Exercise: Look below for the line containing "rocking axis at"; from there through the line containing "bpy.context.scene.collection.objects.link(empty)", both lines included, please set down each line exactly and nothing else.

[Object modeling scripts]
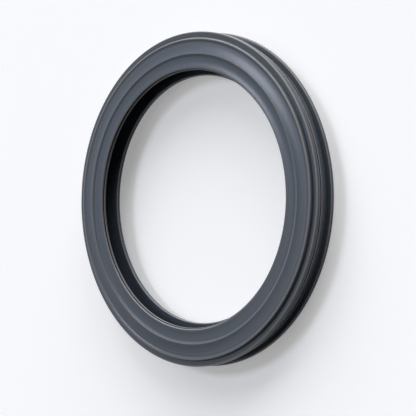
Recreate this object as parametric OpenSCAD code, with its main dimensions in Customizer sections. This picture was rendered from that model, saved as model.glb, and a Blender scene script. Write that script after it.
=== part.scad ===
// Pressure cooker sealing ring, moulded in one piece of silicone rubber.
// It lies on its back face. Its axis is Z, and the sealing face looks up.
// One outline in the (r, z) plane, turned about Z, makes the whole ring. Seen in section it is
// a heavy rim with two lips reaching inwards, and a channel between them that steam blows open.

/* [Ring] */
// Inside diameter, at the tip of the back lip
bore_d = 178; // [140:1:300]
// Width of the section, from the bore to the rim
section_w = 31; // [29:0.5:37]
// Height of the front edge above the back face
front_h = 19.9; // [19.2:0.1:23]

/* [Front face] */
// How far the front edge lies inside the rim
edge_inset = 4.8; // [3.4:0.1:5.6]
// Width of the raised front edge
edge_w = 2.2; // [1.8:0.1:3]
// Height of the front edge above the band inside it
edge_rise = 0.35; // [0.1:0.05:0.6]
// Radius of the front edge
edge_round = 0.8; // [0.3:0.1:1]
// How far the outer wall of the front edge leans outwards
edge_draft = 0.7; // [0.3:0.1:1]
// Distance from the bore to the crest that parts the two bands
crest_in = 14.9; // [12.6:0.1:16.6]
// Height of the crest above the front edge
crest_rise = 1; // [0.6:0.1:1.8]
// Width of the riser on the inner side of the crest
riser_w = 1.8; // [1:0.1:2.6]
// Height of the riser
riser_h = 0.7; // [0.4:0.05:1.2]
// Radius of the crest and of the riser's foot
crest_round = 0.9; // [0.4:0.1:1.2]
// Depth of the hollow in the outer band
outer_dish = 0.3; // [0.1:0.05:0.8]
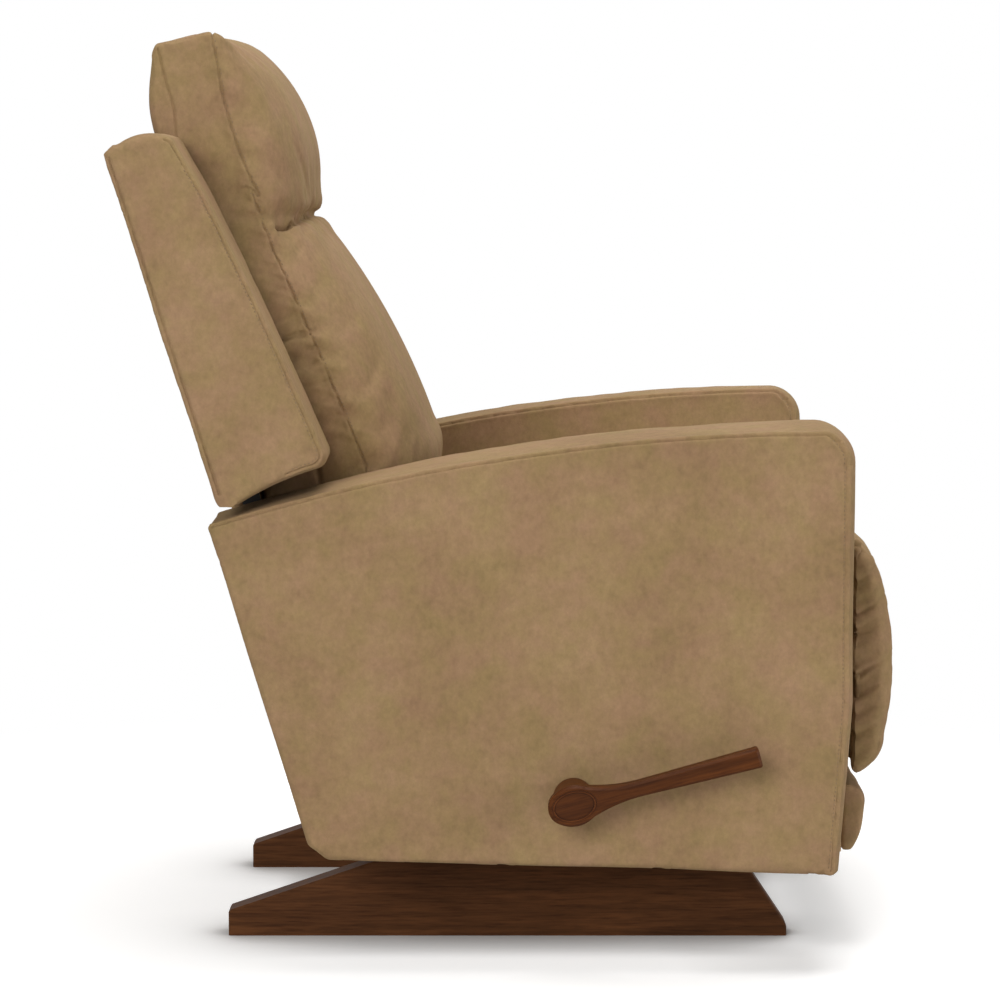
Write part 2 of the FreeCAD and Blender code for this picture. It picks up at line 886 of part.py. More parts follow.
def make_linkage(pivots):
    low, high = layer(1)
    holes = [pivots[name] for name in ("rear_link", "knee", "pad_link_knee", "drive")]
    rear = strap(low, high, (pivots["rear_link"], pivots["knee"]), link_width)
    rear = rear.fuse(strap(low, high, (pivots["knee"], pivots["pad_link_knee"]), slim_link_width))
    rear = rear.fuse(strap(low, high, (pivots["rear_link"], pivots["drive"]), slim_link_width))
    rear = drilled(rear.removeSplitter(), holes, pin_radius)
    save_sides("rear_link", rear)
    rivets = [pin(pivots["knee"], 1, 2), pin(pivots["pad_link_knee"], 1, 4), pin(pivots["drive"], 1, 2)]
    save_pair("rear_link_rivets", *rivets)

    low, high = layer(2)
    front = strap(low, high, (pivots["knee"], pivots["pad"]), link_width)
    front = front.fuse(strap(low, high, (pivots["knee"], pivots["tail"]), slim_link_width))
    front = drilled(front.removeSplitter(), [pivots["knee"], pivots["pad"]], pin_radius)
    save_sides("front_link", front)
    drive = strap(low, high, (pivots["drive"], pivots["crank"]), slim_link_width)
    save_pair("drive_links", drilled(drive, [pivots["drive"], pivots["crank"]], pin_radius))

    low, high = layer(3)
    control = strap(low, high, (pivots["control"], pivots["tail"]), slim_link_width)
    control = drilled(control, [pivots["control"]], pin_radius)
    save_pair("control_links", control)

    low, high = layer(4)
    pad_link = strap(low, high, (pivots["pad_link_knee"], pivots["pad_link_pad"]), slim_link_width)
    holes = [pivots["pad_link_knee"], pivots["pad_link_pad"]]
    save_pair("pad_links", drilled(pad_link, holes, pin_radius))


def make_leg_rest(pivots):
    board = box(
        (leg_board_rear, leg_board_rear + leg_board_thick),
        (-leg_board_half, leg_board_half),
        (leg_board_low, leg_board_top),
    )
    save("leg_board", board)

    low, high = layer(3)
    face = leg_board_rear - seat_gap
    half = slim_link_width / 2
    pad, lower = pivots["pad"], pivots["pad_link_pad"]
    plate = prism(
        low,
        high,
        (face, pad[1] - bracket_down),
        (face, pad[1] + bracket_up),
        (pad[0], pad[1] + half),
        ((pad[0] - half, pad[1]), (pad[0] - half, pad[1] - half)),
        (lower[0] - half, lower[1]),
        ((lower[0] - half / 2, lower[1] - half), (lower[0] + half, lower[1] - half)),
    )
    flange = box(
        (face - bracket_flange_thick, face),
        (low - bracket_flange, high),
        (pad[1] - bracket_down, pad[1] + bracket_up),
    )
    bracket = drilled(plate.fuse(flange).removeSplitter(), [pad, lower], pin_radius)
    save_sides("leg_bracket", bracket)
    save_pair("leg_rest_pins", pin(pad, 2, 3), pin(lower, 3, 4))

    rear = leg_board_rear + leg_board_thick + seat_gap
    sections = []
    for place in crown_place_shares:
        swell = fullness(place, firm_power, leg_pad_edge_share)
        draw = (leg_pad_top - leg_pad_low) * leg_pad_corner_share * (1 - fullness(place, firm_power))
        low, high = leg_pad_low + draw, leg_pad_top - draw
        front = rear + (leg_pad_front - rear) * swell
        steps = shaped(leg_pad_shares, rear, front, low, high)
        sections.append(outline(leg_pad_half * place, (rear, low), *steps))
    save("leg_pad", lofted(sections))


# Lever on the sitter's right, with the rod that works the linkage on both sides
def turned(shape, angle):
    """Turned about the drive rod's axis, upward positive."""
    shape = shape.copy()
    shape.rotate(Vector(hub_x, 0, hub_z), Vector(0, -1, 0), angle)
    return shape


def oval(y, long, high):
    ellipse = Part.Ellipse(Vector(hub_x, y, hub_z), long, high)
    ellipse.Axis = Vector(0, -1, 0)
    ellipse.XAxis = Vector(1, 0, 0)
    return Part.Face(Part.Wire([ellipse.toShape()]))


def make_lever(pivots):
    outer = -half_width - seat_gap
    boss_face = outer - boss_thick
    lever_face = boss_face - lever_thick

    def lever_outline(y, inset):
        hub = lever_hub - inset
        hub_high = lever_hub_half_height - inset
        neck = lever_neck / 2 - inset
        tip = lever_tip / 2 - inset
        join = (hub * lever_join_shares[0], hub_high * lever_join_shares[1])
        shoulder = (-hub * lever_shoulder_shares[0], hub_high * lever_shoulder_shares[1])
        waist = (lever_neck_place * lever_waist_share, neck * lever_waist_width_share)
        end = lever_length - inset
        bend = lever_tip_round * (1 - diagonal)

        def place(along, across):
            return (hub_x + along, hub_z + across)

        return outline(
            y,
            place(end, tip - lever_tip_round),
            (place(end - bend, tip - bend), place(end - lever_tip_round, tip)),
            place(lever_neck_place, neck),
            (place(*waist), place(*join)),
            (place(0, hub_high), place(*shoulder)),
            (place(-hub, 0), place(shoulder[0], -shoulder[1])),
            (place(0, -hub_high), place(join[0], -join[1])),
            (place(waist[0], -waist[1]), place(lever_neck_place, -neck)),
            place(end - lever_tip_round, -tip),
            (place(end - bend, bend - tip), place(end, lever_tip_round - tip)),
        )

    bevel_y = lever_face + lever_bevel
    lever = lofted([lever_outline(boss_face, 0), lever_outline(bevel_y, 0)])
    cap = lofted([lever_outline(bevel_y, 0), lever_outline(lever_face, lever_bevel)])
    lever = lever.fuse(cap).removeSplitter()
    seat = oval(lever_face + medallion_sink, medallion_long, medallion_high)
    recess = seat.extrude(Vector(0, -lever_thick, 0))
    save("lever", turned(lever.cut(recess), lever_angle))

    slim = medallion_thick - medallion_sink
    plate = oval(lever_face + medallion_sink, medallion_long - running_gap, medallion_high - running_gap)
    plate = plate.extrude(Vector(0, -medallion_thick, 0))
    field = oval(lever_face, medallion_long - medallion_rim, medallion_high - medallion_rim)
    plate = plate.cut(field.extrude(Vector(0, -slim - overrun, 0)))
    save("lever_medallion", turned(plate, lever_angle))

    hub = (hub_x, hub_z)
    boss = rod(hub, boss_radius, boss_face, outer)
    boss = boss.cut(rod(hub, rod_radius + running_gap, boss_face + plate_thick, outer + overrun))
    save("lever_boss", boss)
    save("drive_rod", rod(hub, rod_radius, boss_face + plate_thick, arm_inner))

    low, high = layer(1)
    crank = strap(low, high, (hub, pivots["crank"]), slim_link_width)
    crank = drilled(crank, [hub], rod_radius)
    crank = crank.fuse(rod(pivots["crank"], pin_radius, layer(2)[0], low))
    save_pair("drive_cranks", crank.removeSplitter())


pivots, turns = linkage()
make_base()
make_springs()
make_arms()
make_cams()
make_plates(pivots)
make_rails()
make_seat()
make_back()
make_linkage(pivots)
make_leg_rest(pivots)
make_lever(pivots)

print(f"sideways shift {side_shift:.3f}, rocking axis at x {rock_x:.3f}, z {rock_z:.3f}")
for name, (x, z) in pivots.items():
    print(f"pivot {name}: x {x:.3f}, z {z:.3f}")
for name, angle in turns.items():
    print(f"turn {name}: {angle:.3f} degrees")
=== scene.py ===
"""Looks of the upholstered rocker recliner, in metres, in the row's own frame.

+X is the way the sitter faces, +Y is to the sitter's left and +Z is up. The camera stands on the
sitter's right, where the pull lever is.
"""

import json
import math

import bmesh
import bpy
import numpy as np
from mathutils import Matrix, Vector, noise
from mathutils.bvhtree import BVHTree


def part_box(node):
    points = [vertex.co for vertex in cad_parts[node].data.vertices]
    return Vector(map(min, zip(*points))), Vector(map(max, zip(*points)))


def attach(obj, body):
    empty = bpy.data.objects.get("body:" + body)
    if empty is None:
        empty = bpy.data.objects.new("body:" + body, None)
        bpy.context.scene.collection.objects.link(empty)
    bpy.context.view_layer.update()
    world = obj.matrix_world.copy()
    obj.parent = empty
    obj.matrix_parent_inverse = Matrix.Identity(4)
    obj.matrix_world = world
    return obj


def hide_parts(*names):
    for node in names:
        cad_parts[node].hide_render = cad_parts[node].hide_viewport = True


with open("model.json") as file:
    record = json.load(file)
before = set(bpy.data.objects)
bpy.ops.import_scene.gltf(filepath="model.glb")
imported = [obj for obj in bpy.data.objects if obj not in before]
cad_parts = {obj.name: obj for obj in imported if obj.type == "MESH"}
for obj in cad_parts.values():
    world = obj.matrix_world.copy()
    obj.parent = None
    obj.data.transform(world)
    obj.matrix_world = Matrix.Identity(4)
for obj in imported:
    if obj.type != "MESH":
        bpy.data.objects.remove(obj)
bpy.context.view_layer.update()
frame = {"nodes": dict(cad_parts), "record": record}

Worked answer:
print(f"sideways shift {side_shift:.3f}, rocking axis at x {rock_x:.3f}, z {rock_z:.3f}")
for name, (x, z) in pivots.items():
    print(f"pivot {name}: x {x:.3f}, z {z:.3f}")
for name, angle in turns.items():
    print(f"turn {name}: {angle:.3f} degrees")
=== scene.py ===
"""Looks of the upholstered rocker recliner, in metres, in the row's own frame.

+X is the way the sitter faces, +Y is to the sitter's left and +Z is up. The camera stands on the
sitter's right, where the pull lever is.
"""

import json
import math

import bmesh
import bpy
import numpy as np
from mathutils import Matrix, Vector, noise
from mathutils.bvhtree import BVHTree


def part_box(node):
    points = [vertex.co for vertex in cad_parts[node].data.vertices]
    return Vector(map(min, zip(*points))), Vector(map(max, zip(*points)))


def attach(obj, body):
    empty = bpy.data.objects.get("body:" + body)
    if empty is None:
        empty = bpy.data.objects.new("body:" + body, None)
        bpy.context.scene.collection.objects.link(empty)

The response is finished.